Liturgical colour: green

The theological virtue of hope is symbolized by the colour green, just as the burning fire of love is symbolized by red. Green is the colour of growing things, and hope, like them, is always new and always fresh. Liturgically, green is the colour of Ordinary Time, the orderly sequence of weeks through the year, a season in which we are being neither single-mindedly penitent (in purple) nor overwhelmingly joyful (in white).

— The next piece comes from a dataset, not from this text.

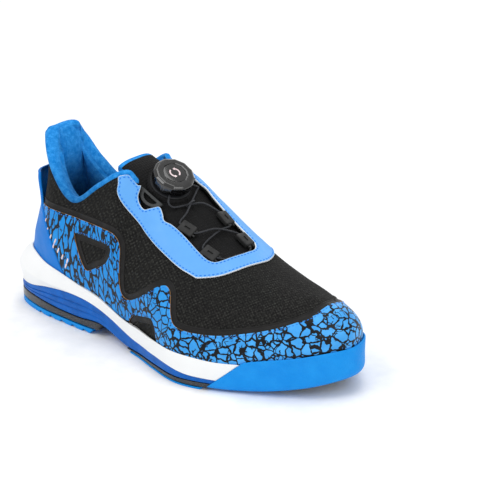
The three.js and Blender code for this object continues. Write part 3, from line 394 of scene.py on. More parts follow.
FINISH = {
    "knit": knit_finish(),
    "border": plain_finish("border_film", "#121212", 0.55, (0.004, "#1b1a19"), (0.006, 0.45, 0.65),
                           [(0.0008, 2.0, 0.0001, 0.5)]),
    "print_film": print_finish(),
    "print_edge": film_finish("print_cut_edge", "#b98f66", "#8a6a4c", 0.6),
    "eyestay_film": film_finish("smooth_sky_film", "#64a9ec", "#5ba1e6", 0.42),
    "film_edge": film_finish("white_cut_edge", "#eef3f8", "#d5dde6", 0.55),
    "counter_tpu": film_finish("moulded_azure", "#0078d4", "#0070c8", 0.48),
    "flock": flock_finish(),
    "tongue_fabric": tongue_finish(),
    "gathered": plain_finish("gathered_cloth", "#0c0c0d", 0.75, (0.002, "#1c1c1e", 3.0, 0.4, 0.7),
                             bumps=[(0.0008, 3.0, 0.0003, 0.7)]),
    "eva_white": plain_finish("white_foam_rubber", "#f4f5f5", 0.5, (0.03, "#eceeee", 2.0, 0.3, 0.9),
                              (0.012, 0.42, 0.6), [(0.0012, 3.0, 0.00005, 0.5), (0.02, 2.0, 0.0004, 0.12)],
                              Coat_Weight=0.05),
    "eva_royal": plastic_finish("royal_sidewall", "#0063c0", "#0055a8", 0.4, 0.55),
    "rubber_blue": rubber_finish(),
    "carrier": glossy_finish("dark_carrier", "#15181c", "#20252b", 0.22, 0.38, 0.2),
    "hook_tape": plastic_finish("hook_tape", "#1c1d20", "#2a2c2f", 0.85, 0.97, 0.0004),
    "board": plastic_finish("pulp_board", "#d9d0ba", "#c3b89d", 0.85, 0.95, 0.0002),
    "foam": plastic_finish("open_foam", "#dfe6ea", "#cdd6dc", 0.9, 0.97, 0.0004),
    "steel": plastic_finish("spring_steel", "#a9afb5", "#8f969d", 0.25, 0.42, Metallic=1.0),
    "dial_black": glossy_finish("gloss_black", "#060607", "#0b0b0c", 0.1, 0.24, 0.6),
    "dial_inner": plastic_finish("satin_black", "#1a1b1e", "#232529", 0.35, 0.5),
    "guide": plastic_finish("charcoal_nylon", "#2b2b2b", "#202121", 0.4, 0.6, 0.00008),
    "d_guide": plastic_finish("grey_nylon", "#3f4142", "#2d2f30", 0.3, 0.5, 0.00006),
    "cable": cord_finish(),
    "thread": thread_finish("blue_thread", "#0079e6", "#006fd6"),
    "thread_print": thread_finish("azure_thread", "#1281ea", "#0a6cd4"),
    "icon": plastic_finish("pad_printed_mark", "#f1dfe0", "#d9c3c6", 0.4, 0.6),
}

# ---------------------------------------------------------------- the foot form
# foot x, foot z, lateral and medial half width | rise: x, out, up |
# top x, lateral and medial half width, z | lean of the top: x, lateral out and z, medial out and z |
# sole outline x, lateral and medial half width
STATIONS = [
    [12, 46, 0, 0, 3, 0, 25, 19, 0, 0, 133, 12, 0, -32, 0, -32, 0, 0, 0],
    [19, 45, 20.8, 20.3, 3, -0.5, 25, 25, 13, 21, 131.5, 12, 3, -30, 2, -30, 3.5, 19.8, 19],
    [42, 40, 31.5, 30, 0, 3, 24, 45, 23.5, 25, 110, 1, 6, -22, 5, -22, 30, 32, 31.5],
    [72, 35.5, 34, 31, 0, 5, 20, 67, 29, 26, 97.3, 1, 6, -18, 5.5, -18, 68, 37, 34.5],
    [97, 31, 36, 29.5, 0, 6, 25, 90, 28, 25, 113, 1, 9, -26, 8.3, -26, 97, 39, 32.7],
    [120, 23.5, 39.5, 30, 0, 6, 30, 110, 25, 22.5, 126, 5, 13, -26, 12, -24, 120, 42.5, 33],
    [142, 20.5, 45, 33.5, -1, 7, 30, 124, 0, 0, 122, 9, 27, -5, 46, 9, 142, 48.2, 37],
    [165, 20, 53.5, 40, -2, 6, 26, 148, 0, 0, 108.5, 7, 29, -4, 48, 7, 165, 57, 43.7],
    [190, 20.5, 60.5, 45.5, -1, 4, 22, 176, 0, 0, 91, 5, 32, -3, 47, 4, 192, 64.5, 49.3],
    [214, 20, 57.5, 47.5, 0, 3, 20, 203, 0, 0, 76.5, 4, 33, -2, 45, 2.5, 218, 60, 50.9],
    [238, 20, 48, 45, 1, 3, 20, 226, 0, 0, 69.5, 3, 31, -1, 38, 1.5, 243, 49.2, 48.3],
    [260, 25, 38, 39, 2, 3, 20, 242, 0, 0, 66.5, 6, 24, 0, 27, 0.5, 265, 38, 42],
    [278, 29, 26.5, 30, 3, 3, 20, 251, 0, 0, 65, 13, 15, -1, 14, -1, 284, 25, 30],
    [289, 31.5, 12, 20, 4, 1, 20, 255, 0, 0, 64.5, 21, 7, -2, 6.5, -2, 296, 10, 16],
    [294, 32.5, -3, 3, 4, 0, 20, 257, 0, 0, 64, 25, 0, -2, 0, -2, 300, -3, 3],
]
LOOP = 2 * (len(STATIONS) - 1)
RIDGE = 6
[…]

Mid-morning reading (Terce)Galatians 5:13-14
My brothers, you were called, as you know, to liberty; but be careful, or this liberty will provide an opening for self-indulgence. Serve one another, rather, in works of love, since the whole of the Law is summarised in a single command: Love your neighbour as yourself.

Noon reading (Sext)Galatians 5:16-17
Let me put it like this: if you are guided by the Spirit you will be in no danger of yielding to self-indulgence, since self-indulgence is the opposite of the Spirit, the Spirit is totally against such a thing, and it is precisely because the two are so opposed that you do not always carry out your good intentions.

Afternoon reading (None)Galatians 5:22,23,25
What the Spirit brings is very different: love, joy, peace, patience, kindness, goodness, trustfulness, gentleness and self-control. Since the Spirit is our life, let us be directed by the Spirit.